Tout récemment, à la fin du XXe siècle, l'homme a commencé à s'habituer au cybermonde qu'il avait lui-même inventé. On ne peut pas parler ici d'une adaptation de ce monde aux objectifs militaires, car c'est justement dans cet objectif qu'il a été créé. On ne peut parler que d'extension de ces objectifs. Si, il y a 20-25 ans, il n'était question que d'un échange rapide d'informations, aujourd'hui, il est difficile de trouver une définition exprimant de façon précise le sens et les capacités du cyberespace. Il s'agit véritablement d'un nouveau monde qui contient un nombre indéfini et constamment croissant d'objets revêtant une importance critique pour le fonctionnement de la société contemporaine.

Dans ces conditions, la création en Estonie d'un cybercentre destiné à protéger les réseaux de ce pays contre les attaques des hackers semble être une mesure de l'OTAN tout à fait logique. En effet, la sécurité de l'information de n'importe quel pays membre correspond à la sécurité de l'ensemble du bloc, et l'arrêt du fonctionnement de tel ou tel noeud important aura inévitablement un impact sur la capacité de défense de l'Alliance en général.
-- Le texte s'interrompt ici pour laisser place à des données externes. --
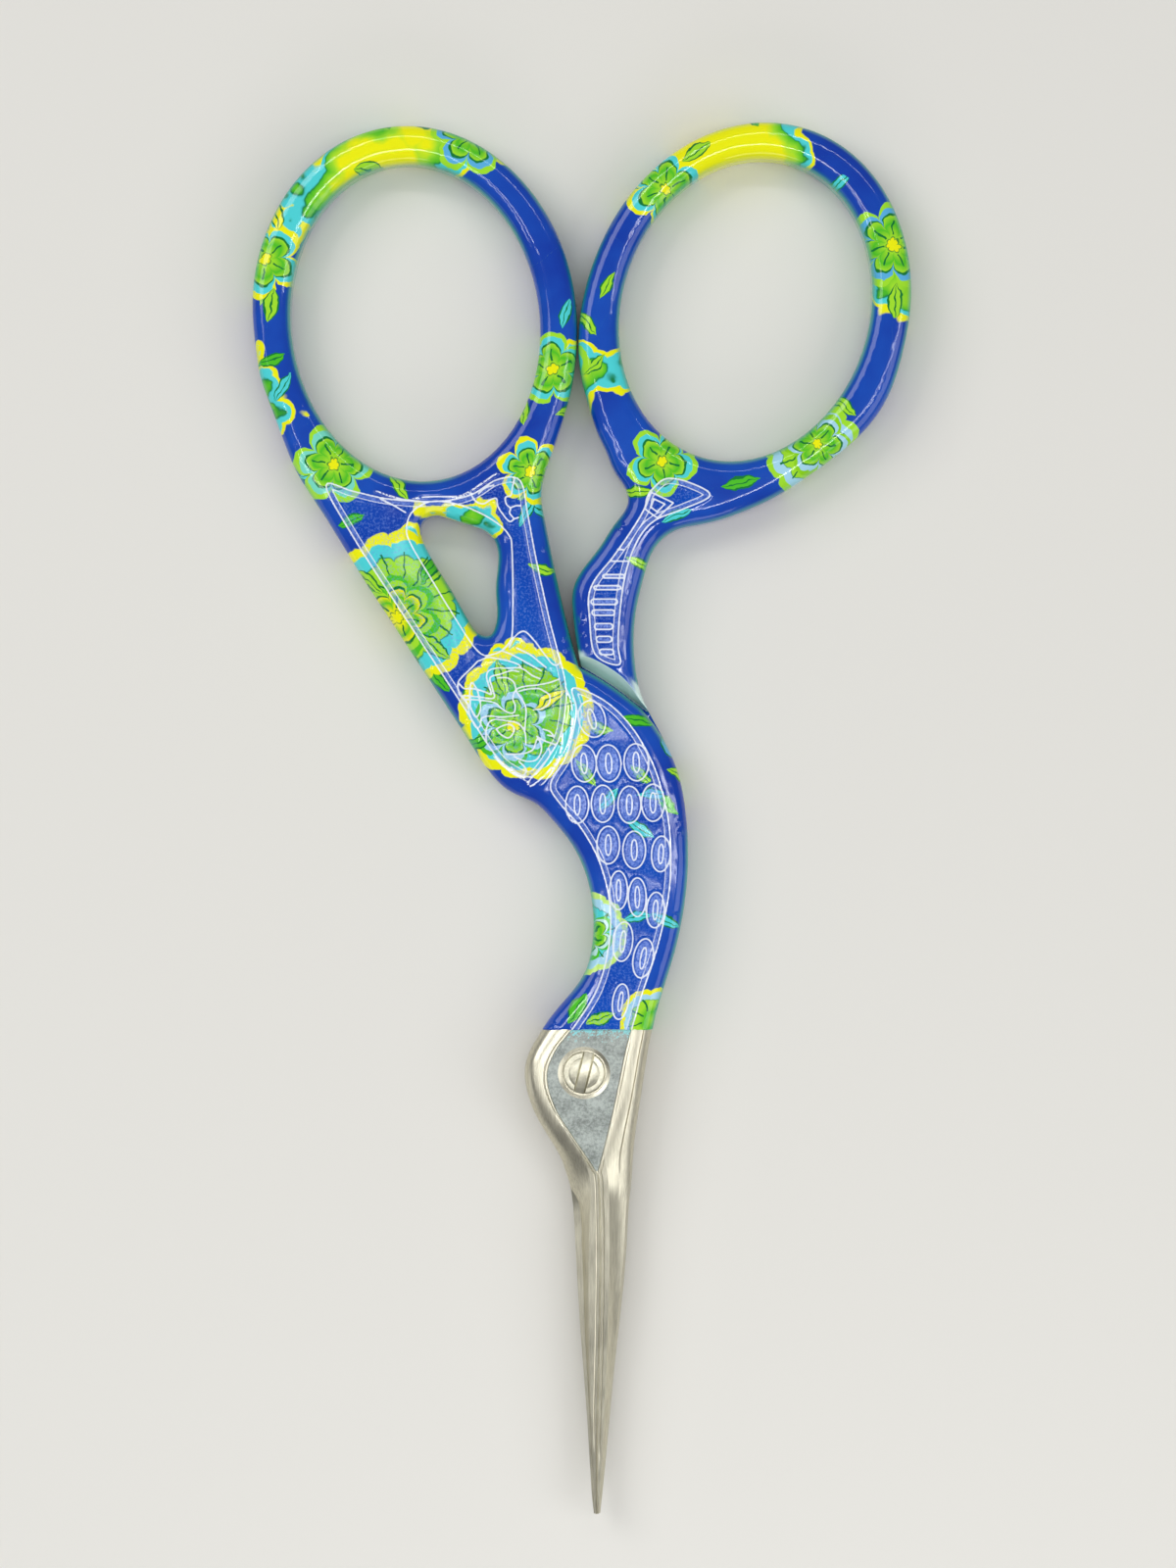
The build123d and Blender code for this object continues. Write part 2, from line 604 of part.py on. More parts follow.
lower_half = lower_half - turned(
    thread_profile(thread_clearance, half_thickness, -half_thickness * 2, thread_root + thread_clearance)
)

# pivot screw: slotted head, smooth shoulder, thread
head_top = half_thickness - head_inset
screw_points = [
    (0, head_top),
    (head_step_radius, head_top),
    (head_step_radius, head_top - head_step_height),
    (head_radius - head_edge, head_top - head_step_height),
    (head_radius, head_top - head_step_height - head_edge),
    (head_radius, head_seat),
    (shoulder_radius, head_seat),
    (shoulder_radius, lap_gap / 2),
]
screw_end = thread_bottom - thread_end_length
screw_points += thread_profile(0, -lap_gap / 2, screw_end, thread_root)[1:]
pivot_screw = turned(screw_points)
slot = Rot(0, 0, -slot_angle) * Pos(0, 0, head_top) * Box(slot_width, head_radius * 4, slot_depth * 2)
pivot_screw = pivot_screw - slot

# the shared origin: middle of the box around all pieces, at the underside
pieces = {"upper_half": upper_half, "lower_half": lower_half, "pivot_screw": pivot_screw}
box = Compound(children=[copy.copy(shape) for shape in pieces.values()]).bounding_box()
shift = Pos(-box.center().X, -box.center().Y, -box.min.Z)
os.makedirs("parts", exist_ok=True)
for name, shape in pieces.items():
    export_step(shift * shape, f"parts/{name}.step")
print("pivot at", -box.center().X, -box.center().Y, -box.min.Z)
print("overall size", box.size.X, box.size.Y, box.size.Z)
for name, shape in pieces.items():
    print(name, "solids", len(shape.solids()), "valid", shape.is_valid, "volume", shape.volume)
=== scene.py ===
"""Stork embroidery scissors: lacquered print over the handles, satin steel head and blades, slotted screw.

Every visible piece stands for one CAD node, or for its coated or bare part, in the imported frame.
Sizes and places are in millimetres in the frame's axes and become metres when a mesh is finished.
"""

import logging
import math
from dataclasses import dataclass
from enum import Enum
from typing import Sequence

import bmesh
import bpy
import numpy as np
from mathutils import Matrix, Vector


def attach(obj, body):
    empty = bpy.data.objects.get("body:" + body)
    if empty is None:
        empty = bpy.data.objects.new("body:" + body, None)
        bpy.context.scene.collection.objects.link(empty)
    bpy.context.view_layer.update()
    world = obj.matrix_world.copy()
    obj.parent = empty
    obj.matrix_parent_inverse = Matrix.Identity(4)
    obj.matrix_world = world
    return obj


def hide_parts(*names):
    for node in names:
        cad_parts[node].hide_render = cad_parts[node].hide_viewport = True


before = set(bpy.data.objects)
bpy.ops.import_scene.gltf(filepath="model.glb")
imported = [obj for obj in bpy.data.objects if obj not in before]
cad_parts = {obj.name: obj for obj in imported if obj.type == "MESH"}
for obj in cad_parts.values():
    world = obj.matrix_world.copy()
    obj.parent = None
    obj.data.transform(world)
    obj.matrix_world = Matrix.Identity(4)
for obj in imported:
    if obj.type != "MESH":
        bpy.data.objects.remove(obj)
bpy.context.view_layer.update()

log = logging.getLogger("scissors")

Point = tuple[float, float]
Colour = tuple[float, float, float, float]
Material = bpy.types.Material
Mesh = bpy.types.Mesh
Node = bpy.types.Node
Object = bpy.types.Object
Tree = bpy.types.NodeTree

MM = 0.001
LAP_PLANE = 2.3
FACE_HEIGHT = 2.3
TOP = LAP_PLANE + FACE_HEIGHT
LAP_GAP = 0.03
COAT_END = -17.4
PIVOT = (0.18, -20.918)
PANEL_FLOOR = 0.18
MERGE = 0.0005
ROUND_STEPS = 96

# engraved panels, feather lines, ribs and scales, in mm
TAIL_PANEL = (
    (-5.08, 27.81), (-4.44, 24.96), (-3.71, 21.08), (-2.61, 16.13), (-1.4, 11.44), (-1.36, 9.18),
    (-1.76, 6.9), (-2.49, 5.45), (-4.03, 3.51), (-5.73, 4.02), (-7.27, 5.45), (-9.7, 9.18),
    (-12.45, 13.38), (-15.69, 18.33), (-18.85, 23.26), (-21.04, 27.39), (-18.77, 26.91), (-15.69, 26.26),
    (-11.81, 26.1), (-9.13, 26.63), (-6.94, 27.89),
)
BODY_PANEL = (
    (-0.71, 10.75), (-0.46, 9.18), (-0.63, 7.55), (-1.28, 5.12), (-2.57, 2.85), (-1.84, 1.31),
    (0.02, -0.88), (1.48, -3.62), (2.29, -6.87), (2.25, -10.27), (1.31, -13.92), (-0.55, -16.99),
    (-2.25, -19.18), (-2.9, -21.29), (-2.17, -23.88), (-0.71, -26.22), (0.51, -28.0), (1.28, -29.22),
    (1.64, -27.92), (2.25, -25.5), (2.94, -22.42), (3.58, -19.26), (4.8, -14.88), (6.18, -10.67),
    (7.11, -6.46), (7.31, -2.82), (6.99, 0.58), (5.85, 4.47), (3.99, 7.67), (1.8, 9.74),
)
BACK_PANEL = (
    (1.31, 9.98), (1.36, 7.71), (0.55, 3.99), (-1.36, 0.91), (0.1, -0.88), (1.6, -3.62), (2.45, -6.87),
    (2.41, -10.27), (1.48, -14.08), (-0.3, -17.07), (-2.09, -19.18), (-2.73, -21.29), (-2.04, -23.88),
    (-0.58, -26.22), (0.58, -28.0), (1.28, -29.22), (1.64, -27.92), (2.25, -25.5), (2.94, -22.42),
    (3.58, -19.26), (4.8, -14.88), (6.1, -10.67), (6.99, -6.46), (7.23, -2.82), (6.91, 0.58), (5.77, 4.47),
    (3.99, 7.63),
)
LEG_PANEL = (
    (1.07, 13.55), (0.63, 16.63), (0.58, 18.41), (1.16, 19.78), (2.53, 21.48), (4.07, 23.67),
    (5.12, 25.45), (5.37, 26.43), (5.85, 27.15), (6.99, 27.97), (8.85, 27.64), (10.55, 26.59),
    (8.28, 25.45), (6.18, 24.64), (4.96, 23.5), (4.03, 21.64), (3.42, 19.3), (3.06, 16.21), (2.98, 14.19),
    (3.06, 12.66),
)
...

S'il est question de défense, il est aussi question d'offensive. Les attaques contre les ouvrages stratégiques d'informations sont depuis longtemps considérées par les militaires comme faisant partie intégrante de la guerre. La possibilité de saper l'économie de l'ennemi, en "cassant" ses serveurs boursiers et les réseaux des plus grandes banques, ainsi qu'en perturbant son réseau de transports, en paralysant les systèmes informatiques de gestion des transports aériens et ferroviaires, mais aussi en surchargeant les sites des agences de presse et d'éditions en ligne afin de les faire exploser, est le gage d'une victoire rapide. Il est impossible de se protéger contre ces attaques en utilisant une méthode de simplification (c'est-à-dire, en renonçant à l'utilisation d'Internet dans les domaines stratégiques). Un tel renoncement ferait reculer l'économie de plusieurs décennies en arrière et représenterait une défaite.

Il en est de même avec les systèmes militaires. Il est impossible de s'imaginer l'armée contemporaine sans un colossal échange d'informations via des réseaux informatiques. Ces réseaux-là sont eux aussi vulnérables.
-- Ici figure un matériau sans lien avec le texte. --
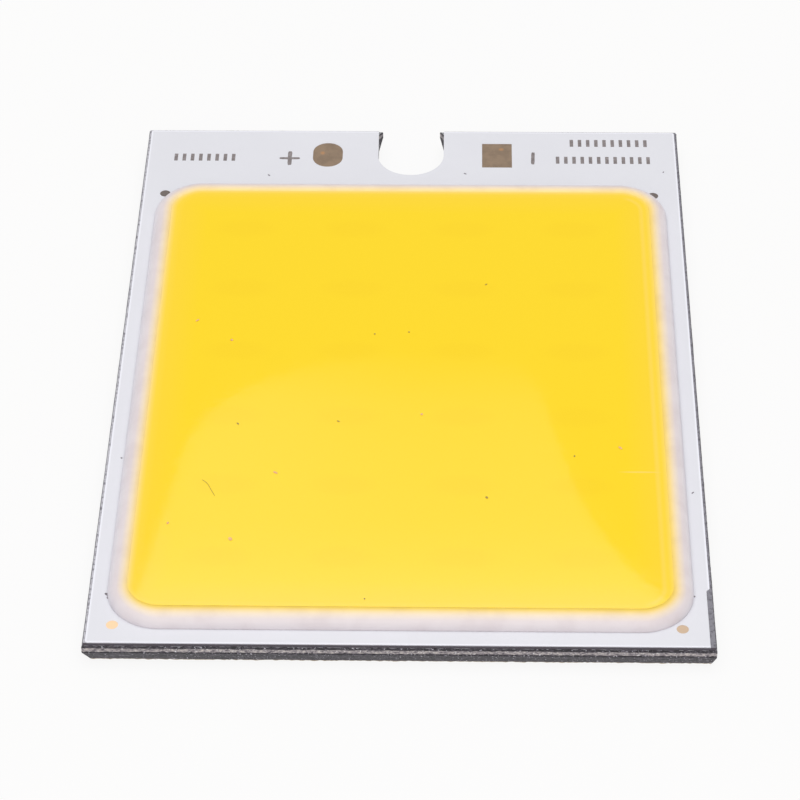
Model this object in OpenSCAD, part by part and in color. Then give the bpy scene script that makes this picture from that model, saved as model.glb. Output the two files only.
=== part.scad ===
// Chip-on-board (COB) light engine on an aluminium-core board.
//
// A square-cut aluminium plate carries a thin insulating layer, an etched copper
// circuit and a white solder mask. Blue LED chips sit in windows of the mask and
// are wired in series by bond wires. A silicone dam rings them, and the ring is
// filled with yellow phosphor silicone, which is the surface that gives light.
//
// X is across the board, Y along it with the screw notch at +Y, Z up.
// The origin is the middle of the board's underside.

/* [Board] */
// Width of the board between its snapped edges
board_w = 26; // [25:0.1:30]
// Length of the board between its snapped edges
board_l = 36; // [35:0.1:40]
// Thickness of the aluminium plate
plate_t = 1.0; // [0.9:0.05:2]
// Thickness of the insulating layer on the plate
dielectric_t = 0.05; // [0.03:0.01:0.15]
// Step from the board's edge in to the insulating layer
dielectric_setback = 0.06; // [0.05:0.01:0.12]

/* [Scored edges] */
// Full angle of the scoring blade
blade_angle = 45; // [20:1:60]
// Depth of the score in the plate's top
top_score_depth = 0.09; // [0.04:0.01:0.1]
// Depth of the score in the plate's underside
bottom_score_depth = 0.65; // [0.3:0.01:0.7]
// Sideways error of the bottom scores against the top ones
score_shift = 0.07; // [0:0.01:0.1]

/* [Screw notch] */
// Radius of the notch's round end, for an M3 screw
notch_r = 1.6; // [1.2:0.05:1.8]
// Place of the notch's centre across the board
notch_x = -0.05; // [-0.5:0.05:0.5]
// Distance from the notch's centre to the board's end
notch_from_end = 2.12; // [1.9:0.02:2.3]
// How far each lip of pushed-over metal stands into the notch's mouth
lip_w = 0.2; // [0.05:0.01:0.3]
// Length of each lip along the notch
lip_l = 0.27; // [0.1:0.01:0.4]

/* [Copper circuit] */
// Thickness of the copper foil
copper_t = 0.035; // [0.02:0.005:0.06]
// Width of the gap between neighbouring copper islands
copper_gap = 0.3; // [0.2:0.02:0.4]
// Width of the two supply rails beside the light field
rail_w = 1.1; // [0.9:0.05:1.3]
// Distance from the board's side to the middle of each rail
rail_from_side = 1.25; // [1.2:0.05:1.3]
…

D'où la seule conclusion possible: la victoire dans une cyberguerre peut être obtenue en déployant des activités énergiques dans ce domaine. Qui plus est, pour y parvenir, rien ne nous oblige à engager de nombreuses équipes de pirates informatiques qualifiés, il suffit parfois tout simplement de renverser l'échiquier avec sa main, en faisant tomber les pièces.

Dans les cyberguerres, le rôle de cette "main" est joué par le rayonnement électromagnétique (REM), capable de perturber le fonctionnement de la majorité écrasante des appareils radioélectroniques. Ce sont les armes nucléaires qui donnent l'impulsion électromagnétique la plus puissante. Son utilisation en vue de neutraliser les systèmes de télécommunications est envisagée par les militaires des pays développés depuis les années 1960 déjà. Il existe encore cependant des moyens moins radicaux, à savoir des générateurs magnéto-cumulatifs, utilisés dans des bombes électromagnétiques et des obus d'artillerie. De telles munitions sont capables de perturber le fonctionnement d'équipements électroniques dans un rayon de quelques centaines de mètres.
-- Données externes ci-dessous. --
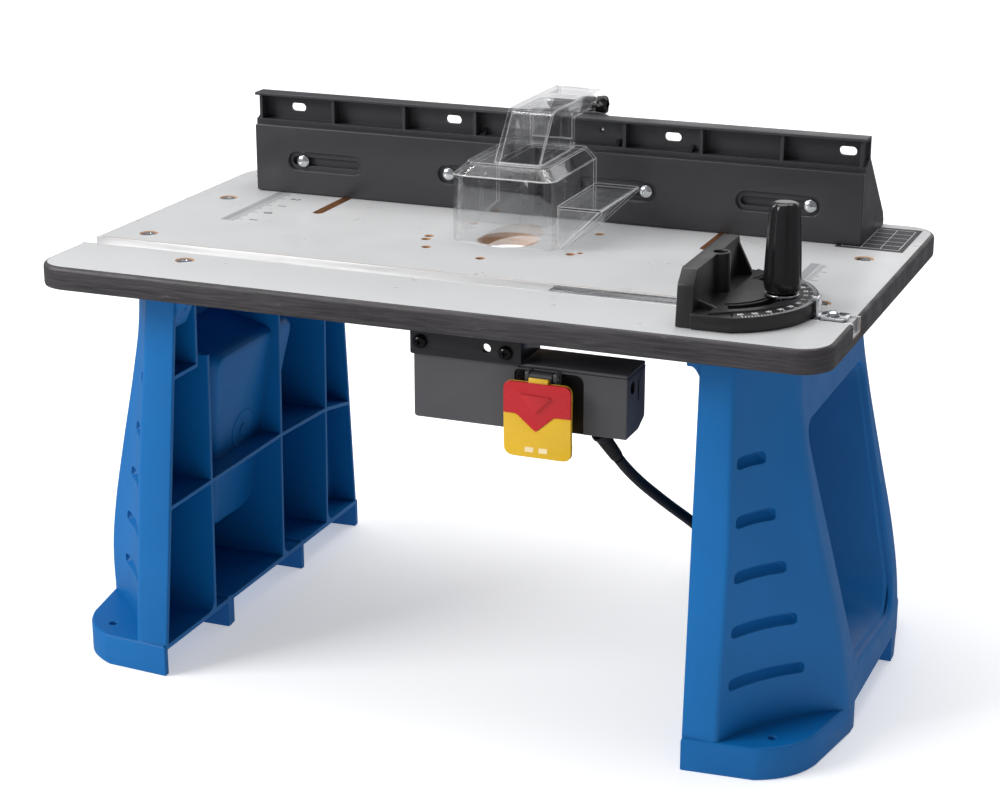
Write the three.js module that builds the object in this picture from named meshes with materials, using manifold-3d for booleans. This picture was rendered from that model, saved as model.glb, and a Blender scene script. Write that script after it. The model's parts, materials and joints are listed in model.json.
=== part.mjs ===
// Bench-top router table with a split fence, a clear bit guard, a miter gauge and a
// safety-paddle switch. Millimetres, +Z up, origin on the floor under the middle of the
// tabletop. +X runs along the fence to the right, +Y runs from the front to the back.

import * as THREE from 'three';
import { mergeVertices } from 'three/addons/utils/BufferGeometryUtils.js';
import Module from 'manifold-3d';

const wasm = await Module();
wasm.setup();

// ---------------------------------------------------------------- driving dimensions

const GAP = 0.3;

const TABLE = { length: 610, depth: 365, thick: 18, top: 325, corner: 25 };
const TABLE_BOTTOM = TABLE.top - TABLE.thick;
// The opening for the bit, and the shallow seat under it that takes the router's base.
const BIT_OPENING = { y: 20, r: 24, seat: 79, seatDepth: 8 };

// The channel for the miter bar runs the full length of the table.
const MITER = { y: -98.75, width: 19.5, wall: 1.2, depth: 10 };

const LEG = {
  inner: 210, top: TABLE_BOTTOM - GAP, wall: 3.5, rib: 3, footHeight: 25,
  frontAtFloor: 175.7, frontLean: 0.1112, innerLean: 0.0124,
};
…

Nombreux sont ceux qui considèrent qu'une cyberguerre est plus humaine qu'une guerre conventionnelle. En fin de compte, le "cassage" des réseaux informatiques ne tue personne, et un obus avec générateurs magnéto-cumulatifs n'est capable de tuer un être humain que lorsqu'il le blesse directement, ce qui est peu probable. Cependant, cette impression est fausse. La paralysie de l'économie et des transports d'un grand Etat entraînera, indirectement, presque autant de victimes qu'un conflit militaire, et une éventuelle contre-attaque avec l'utilisation de moyens de destruction conventionnels, allant jusqu'aux armes nucléaires, pourrait faire de très nombreuses victimes dans l'ensemble de l'humanité.

Le monde devient de plus en plus interdépendant et vulnérable. Qui habite dans une maison de verre ne doit pas casser les fenêtres d'autrui.

Les opinions exprimées dans cet article sont laissées à la stricte responsabilité de l'auteur.